The action taken by the respondent therefore was wholly within its powers, and, having lawfully decided that there would have to be a transfer, the decision was simply then one between two legitimate alternatives.  If there was any conflict, it was one "between two or more groups of private interests".

In terms of property managment, obliging the decisionmaker to adopt the "least intrusive" step would result in administrative chaos. As the Court of Appeal observed, 
"…. If "strict necessity" were to compel the "least intrusive" alternative, decisions which were distinctly second best or worse when tested against the performance of a regulator's statutory functions would become mandatory.  A decision which was fraught with adverse consequences, would have to prevail because it was, perhaps quite marginally, the least intrusive.  Whilst one can readily see why that should be so in some Convention contexts, it would be a recipe for poor public administration in the context of cases such as Lough and the present case."

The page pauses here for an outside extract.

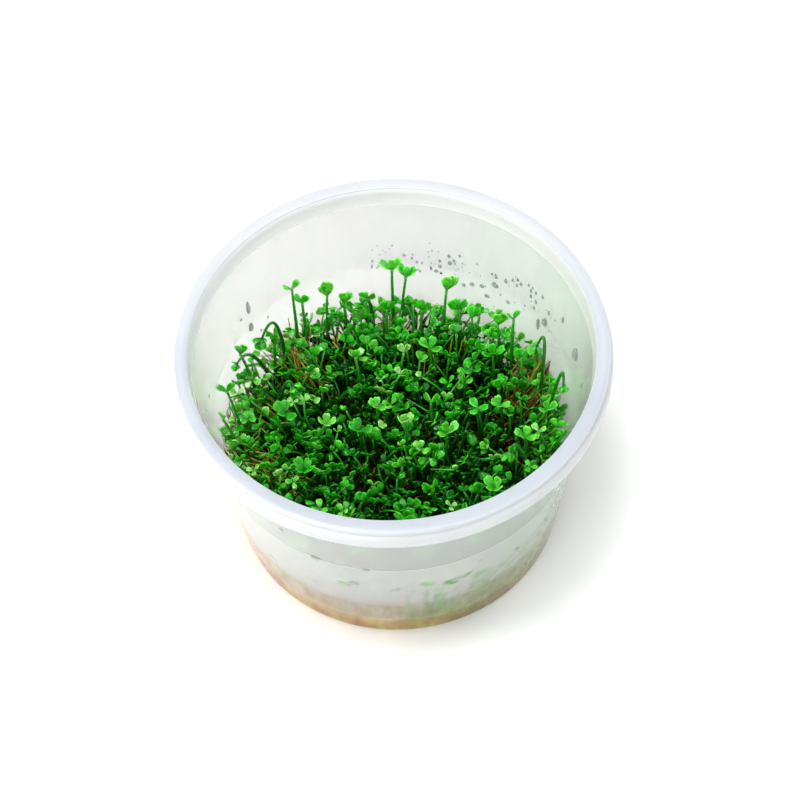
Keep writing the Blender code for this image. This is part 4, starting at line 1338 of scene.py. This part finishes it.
# Condensation on the inside of the wall, and drops on its outside at the front: angle round
# the cup from the right in degrees, height, width and length in millimetres
BACK_DROPS = (
    (95.2, 38.1, 0.6, 0.8), (95.4, 36.0, 0.6, 0.7), (93.1, 36.1, 0.5, 0.6), (84.8, 39.6, 0.6, 0.9),
    (82.2, 38.7, 0.6, 0.8), (80.6, 37.5, 0.6, 0.9), (78.9, 37.3, 0.5, 0.8), (73.0, 38.9, 0.7, 0.9),
    (70.0, 41.2, 0.8, 1.0), (69.6, 38.9, 1.0, 1.1), (72.9, 37.2, 0.9, 1.0), (68.3, 40.0, 0.7, 0.9),
    (66.4, 42.2, 0.7, 0.7), (79.6, 34.5, 0.6, 0.7), (75.9, 35.7, 0.6, 0.7), (74.2, 35.3, 1.0, 0.9),
    (72.5, 34.9, 0.7, 0.7), (64.4, 32.8, 0.9, 1.0), (61.6, 34.1, 1.2, 1.0), (58.0, 34.8, 1.2, 0.9),
    (54.8, 40.3, 0.6, 0.8), (53.2, 40.0, 0.8, 1.1), (53.3, 37.2, 1.7, 1.3), (49.4, 40.5, 0.9, 1.4),
    (46.9, 42.2, 0.7, 1.0), (45.0, 43.3, 0.7, 1.0), (45.1, 41.5, 0.7, 1.0), (43.6, 42.7, 0.8, 1.0),
    (40.5, 44.3, 0.6, 1.0), (38.7, 44.4, 0.5, 0.8), (39.3, 43.0, 0.7, 1.1), (37.1, 43.7, 0.7, 1.0),
    (39.0, 41.4, 0.7, 1.1), (34.0, 44.5, 0.7, 1.1), (36.5, 41.0, 0.7, 1.3), (36.9, 38.6, 0.7, 1.1),
    (30.0, 41.7, 0.8, 1.3), (33.9, 34.8, 1.0, 3.4), (31.0, 37.7, 1.6, 2.4), (22.8, 45.1, 0.8, 1.8),
    (55.8, 32.2, 1.3, 0.9), (47.6, 34.1, 1.1, 0.9), (10.9, 43.3, 2.2, 3.2), (359.5, 42.5, 1.0, 1.6),
    (141.2, 41.9, 1.0, 4.2), (142.1, 35.7, 1.3, 2.6), (145.4, 40.8, 0.6, 0.9), (134.4, 33.9, 0.6, 0.7),
    (138.4, 31.8, 0.6, 0.8),
)
FRONT_DROPS = (
    (233.8, 43.5, 0.9, 1.0), (243.8, 36.1, 2.0, 1.3), (259.5, 35.7, 1.4, 1.2), (255.0, 27.0, 2.2, 1.5),
    (268.5, 25.5, 1.0, 1.2), (308.9, 25.4, 1.2, 1.6), (322.2, 26.3, 0.8, 1.4), (325.0, 30.0, 0.7, 1.8),
    (241.2, 21.0, 0.9, 0.8), (287.0, 26.3, 2.0, 1.0), (294.6, 31.4, 0.8, 0.8),
)


def make_drops():
    """Beads that sag a little, each flattened on the plastic."""
    bpy.ops.object.select_all(action="DESELECT")
    bpy.ops.mesh.primitive_uv_sphere_add(segments=12, ring_count=8, radius=0.5 * MM)
    bead = settle(added("drop"))
    sag = bead.modifiers.new("sag", "SIMPLE_DEFORM")
    sag.deform_method, sag.deform_axis, sag.factor = "TAPER", "Z", -0.45
    bpy.ops.object.modifier_apply(modifier=sag.name)
    bpy.ops.object.shade_smooth()
    spots = list(BACK_DROPS + FRONT_DROPS)
    for _ in range(60):
        size = chance.uniform(0.25, 0.45)
        spots.append((chance.uniform(25, 100), chance.gauss(39, 3), size, size * 1.3))
    for _ in range(16):
        size = chance.uniform(0.3, 0.9)
        spots.append((chance.uniform(165, 235), chance.uniform(22, 46), size, size * 1.4))
    drops = []
    for spot in spots:
        angle, height, width, length = spot
        outside = spot in FRONT_DROPS
        wall = outer_wall if outside else inner_wall
        angle = math.radians(angle)
        place = on_plan(wall(height * MM), angle, height * MM)
        turn = Matrix.Rotation(angle, 4, "Z")
        thick = (0.5 if outside else 0.9) * min(width, length)
        shape = Matrix.Diagonal((thick, width * 1.2, length * 1.2, 1))
        drops.append(copied(bead, Matrix.Translation(place) @ turn @ shape, 0.55 if outside else 0.0))
    drops = joined("condensation_drops", drops)
    done(drops, clear_drop(), "cup_plastic")
    bpy.data.objects.remove(bead, do_unlink=True)


# Floor, light and camera


def make_stage():
    bpy.ops.object.select_all(action="DESELECT")
    bpy.ops.mesh.primitive_plane_add(size=6, location=(0, 0, 0))
    floor = added("floor")
    floor.data.materials.append(pale_floor())


def area_light(name, place, size, power, colour):
    bpy.ops.object.light_add(type="AREA", location=place)
    lamp = added(name)
    lamp.data.size = size
    lamp.data.energy = power
    lamp.data.color = colour
    lamp.rotation_euler = (-Vector(place)).to_track_quat("-Z", "Y").to_euler()


def make_light():
    area_light("softbox_above", (-0.12, -0.05, 0.85), 0.30, 4.6, (1.0, 0.99, 0.97))
    area_light("softbox_front", (-0.35, -0.7, 0.5), 0.6, 2.9, (0.98, 0.99, 1.0))
    area_light("window_behind", (0.55, 0.40, 0.50), 0.35, 1.6, (0.98, 0.99, 1.0))
    area_light("softbox_left", (-0.8, 0.1, 0.3), 0.5, 4.0, (1.0, 0.99, 0.98))
    world = bpy.data.worlds.new("studio")
    world.use_nodes = True
    world.node_tree.nodes["Background"].inputs["Color"].default_value = (0.96, 0.98, 1.0, 1.0)
    world.node_tree.nodes["Background"].inputs["Strength"].default_value = 0.7
    bpy.context.scene.world = world
    bpy.context.scene.view_settings.view_transform = "Standard"


def make_camera():
    """The photo's view: 55 degrees above the horizon, from the front, slightly rolled."""
    target = Vector((1.345, 0.0, 39.72)) * MM
    distance, elevation, roll = 506.55 * MM, 0.9641, -0.0461
    place = target + Vector((0, -math.cos(elevation), math.sin(elevation))) * distance
    bpy.ops.object.camera_add(location=place)
    camera = added("photo_view")
    look = Matrix.Rotation(math.pi / 2 - elevation, 4, "X") @ Matrix.Rotation(roll, 4, "Z")
    camera.matrix_world = Matrix.Translation(place) @ look
    camera.data.lens = 97.8
    camera.data.sensor_width = 36
    camera.data.clip_start = 0.01
    bpy.context.scene.camera = camera


make_stage()
make_light()
make_camera()
make_cup()
make_gel()
make_mat()
green = frond_green()
make_tall_fronds(green)
make_placed_fronds(green)
make_short_fronds(green)
make_wall_fronds(green)
make_wall_growth(green)
make_young_fronds(green)
make_roots()
make_old_stems()
make_drops()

It is not entirely clear why the test of proportionality should differ depending on which Article of the Convention has been breached; this would seem to go against the spirit of Article 1 of the Convention which obliges the Contracting parties to "secure to everyone" [even property owners] "within their jurisdiction the rights and freedoms defined in Section 1 of this Convention". However the jurisprudence that has accumulated around Article 1 of the First Protocol is fraught with the difficulties inherent in this much embattled right and its many derogations; it is not surprising that the test for justification provides a lower hurdle for respondents to clear. Perhaps it should no longer be called the "proportionality" test; Article 1 Protocol 1 should be given a differently labelled set of justifications.